Wednesday, May 18, 2011

Do I Look Like My Dog?

The Internet Encyclopedia of Philosophy, a Peer-Reviewed Academic Resource, states that "there are only a few philosophers currently focused on humor-related research, which is most likely due to two factors: the problems in the field have proved incredibly difficult, inviting repeated failures, and the subject is erroneously dismissed as an insignificant concern." 

You'd think an intelligent person would know when and how to choose their battles, namely, leaving this one alone; but it's irresistible! The same human mind that insists upon studying humor is fettered to the point of sheer exasperation, and that emotional roller-coaster needs humor as an emotional outlet. It's like cotton candy at an amusement park. 

99% of what kills us never happens - except, of course, for an untimely death induced by an overdose of cotton candy.

When the endless fears we imagine fail to happen, we release that tension with a laugh. One of the most commonly shared genes - the ability to laugh - though of uncertain origin, is most comical when you realize how little we understand about the theory of humor. 

It's almost as if we can't philosophically define humor without the advent of laughter. Even if laughter emanates from another origin, they're like an old married couple that eventually end up looking like one another - or a person and their pet, if you know what I mean? 

While humor and laughter may stem from different origins, they often meet after the delivery of a punch line. However, laughter can also occur as a psycho-physiological release of tension at the sight of a 'near-miss' - like when you step out to cross the street and your friend, best friend now if they weren't before, pulls you back by your collar as a car goes whisking by, nearly plowing you down. Whew!   Instant nervous laugh. 
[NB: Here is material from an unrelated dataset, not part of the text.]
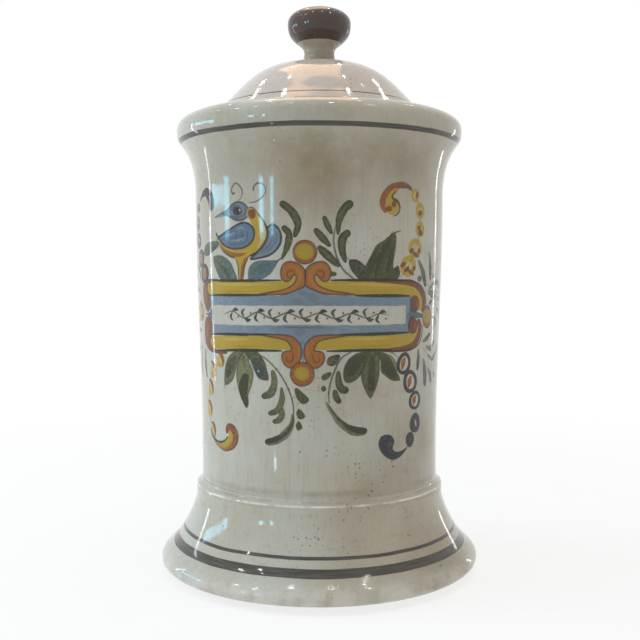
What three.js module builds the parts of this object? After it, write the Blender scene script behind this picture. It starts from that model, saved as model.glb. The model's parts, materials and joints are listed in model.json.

An American spilling hot coffee down the front of their pants in a Paris Starbucks. 

A Muslim girl adorning her hijab with gold studded Prada sunglasses. 

A Doberman Pincher in a pink diaper. 

Rousseau playing cards with his dog. 

Tragedy, near misses, and incongruities - all make us laugh. Maybe humor has more to do with our ability, if not need, to balance out the neurosis of depression, anxiety, insecurities, and obsessive behavior than it has to do with whether something is inherently funny. There's something about this cognitive shift, this tension release mechanism, that seems to produce an adrenaline-like laughter transmitter. For all I know, the theory of humor may be nothing more than a biological phenomenon. Whereas the study of laughter, stripped naked of its disguise by the hand of a curious artist, might yield unspeakable vocal patterns, commonly called - laughter.